Carol Ann Palomba has been published in anthologies and numerous journals, including Acorn, Frogpond, Haibun Today, Heron’s Nest, Mayfly, Modern Haiku, and Presence. She received third place in the 2020 Harold G. Henderson Haiku Contest and honorable mentions in Sonic Boom’s 4th annual Senryu Contest and the 2017 H. Gene Murtha Memorial Senryu Contest. Carol Ann is a member of the Haiku Poets of the Garden State and helps facilitate the New Jersey Botanical Garden’s haiku installation during Poetry Month. She’s thrilled that her haibun, “Table For One,” was chosen to be adapted into a short film and thanks the judges, the director, and Moving Poems. She enjoys playing darts and sounds much taller on the phone.

Matt Mullins makes videopoems, plays music, and writes. You can see more of his work at vimeo.com/mattmullins.

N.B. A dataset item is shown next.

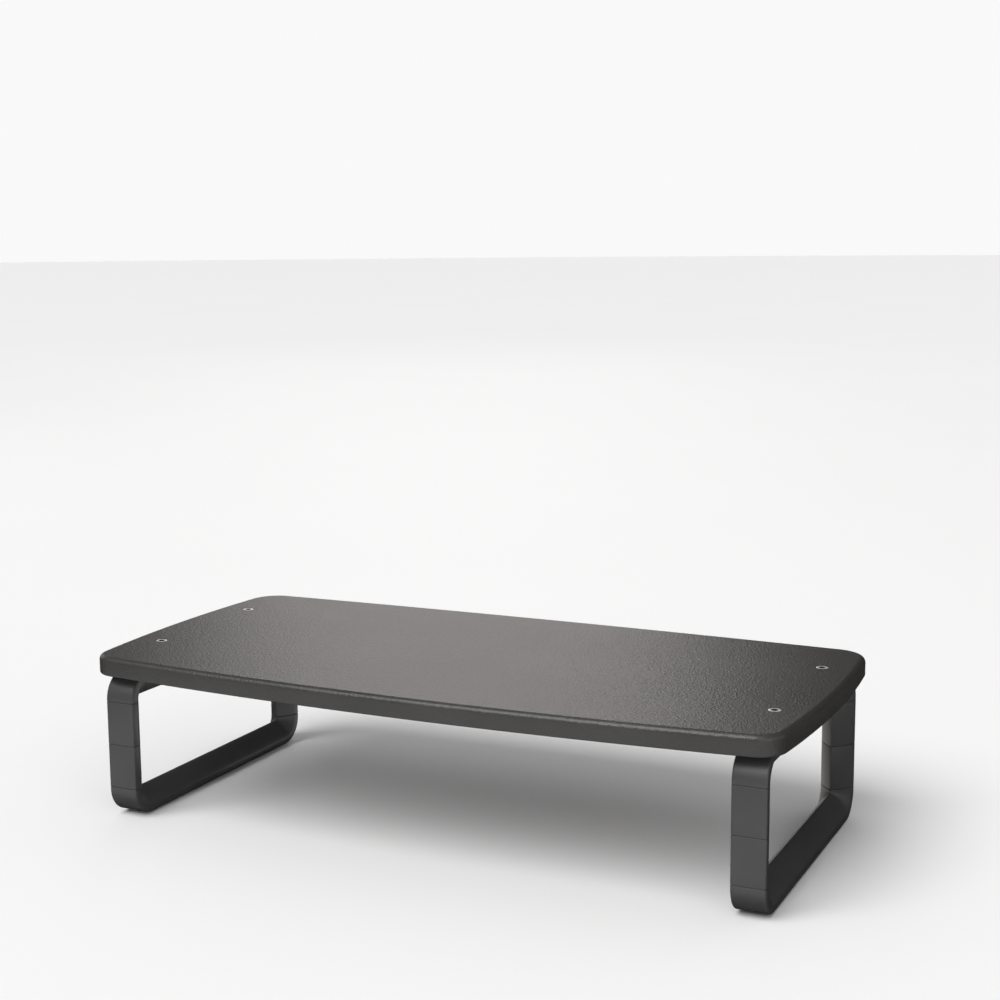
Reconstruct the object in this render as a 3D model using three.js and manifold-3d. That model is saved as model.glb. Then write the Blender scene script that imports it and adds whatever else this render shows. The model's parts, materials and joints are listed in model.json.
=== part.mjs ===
// Monitor riser: a wide board on two closed-loop legs. Each leg is a stack of push-fit column modules
// between a foot frame and a top frame, so the board can stand at three heights.
//
// Millimetres. X runs to the right along the board, Y to the back, Z up. The origin is the middle of the
// board's outline, on the surface that the feet stand on.

import * as THREE from 'three';
import { mergeVertices } from 'three/addons/utils/BufferGeometryUtils.js';
import Module from 'manifold-3d';

// ---------------------------------------------------------------- driving dimensions

const GAP = 0.3; // between pieces that rest on each other or fit in each other

const HEIGHT = 142; // floor to the board's top face
const SPACER_HEIGHT = 37.5; // one tier of columns
const FOOT_HEIGHT = 26.5; // floor to the lowest seam
const PAD_PROUD = 1.5; // foot pads, below the foot frames

const BOARD = {
  thickness: 16.5,
  halfWidth: 297, // to the corners, before their fillets
  front: -131,
  rear: 141,
  frontBow: 16, // how far each edge bulges past its corners
  rearBow: 6,
  sideBow: 8,
  frontFillet: 23,
  rearFillet: 28,
  topRound: 4.6,
  bottomRound: 2,
};

const LEG = {
  centreX: 275,
  front: -125, // outer faces of the columns
  rear: 135,
  cornerRadius: 23, // of the loop's outer face
  ridgeShift: -1.5, // of the ridge from the middle of the section, towards the other leg
  flankPower: 1.25, // of the flanks' curve, where 1 is straight and 2 an ellipse
};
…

Unremembered by Marjorie Buettner

Selected for the 2023 Haiku North America Haibun Film Festival. Browse the other selections.

From Dutch director Pat van Boeckel, who honed his craft in the documentary film genre before branching out into video art. His documentaries have been broadcast on Dutch public television and showcased at festivals, covering diverse topics such as indigenous peoples and ecology, with a philosophical undercurrent. His video installations delve into the complex relationship between humanity and the natural environment, exploring contemporary life through the lens of lost values and other forgotten elements of modernization. His works are notable for their simplicity, which stands in contrast to the fast-paced and ever-changing visual culture of today. His focus on the experience of time and place is central to both his documentary and video art works.

Judges’ statement: “Some really imaginative imagery and ideas. We particularly loved the layered reflections and shadows when the finger is drawing a flower on the window, and the ‘kiss’ of the rose leaf was totally captivating. We also loved the hand within a hand within a hand of the shadows and hand holding the cast of a hand. These images had a haiku-like quality all their own.”

Marjorie Buettner is a Pushcart nominated, award winning haiku, tanka and haibun poet who has published widely throughout the U.S. and U.K. and has previously been an editor for the online journal Contemporary Haibun Online. She has taught haiku and tanka at the Loft in Minneapolis and has presented various poetry workshops throughout Minnesota. Her collection of haibun, Some Measure of Existence (published by Red Dragonfly Press, 2014), won first place in the 2015 Mildred Kanterman Merit Book Awards; it was also nominated for the Minnesota Book Awards. She has a collection of haiku and tanka published by Red Dragonfly Press: Seeing It Now, 2008. She writes book reviews for various haiku and tanka journals.

The Longest Journey by Bob Lucky

Selected for the 2023 Haiku North America Haibun Film Festival. Browse the other selections.

Pete Johnston’s other contribution to the festival, along with The Gone Missing. He says: “I loved reading through the haibun, a format that was new to me, and I was immediately struck by these two poems because I could think of a way in. I have a large collection of train video from my personal archive, from different journeys I’ve taken—on the east coast and through the UK, and any time I get to use my vast collection of largely useless video I will jump at it. I just loved the sardonic tone in Bob’s work—it put a smile on my face and I loved working with the words and images to create the piece.”

Jane Glennie: “Great audio reading of the text and careful typography of the haiku text on screen. Good positioning and delicate without needing extra help to be legible against the background.”

Bob Lucky is the author of Ethiopian Time (Red Bird Chapbooks, 2014), Conversation Starters in a Language No One Speaks (SurVision Books, 2018), and My Thology: Not Always True But Always Truth (Cyberwit, 2019). His work has appeared in Rattle, MacQueen’s Quinterly, Otoliths, Die Leere Mitte, SurVision Magazine, and other journals. He lives in Portugal.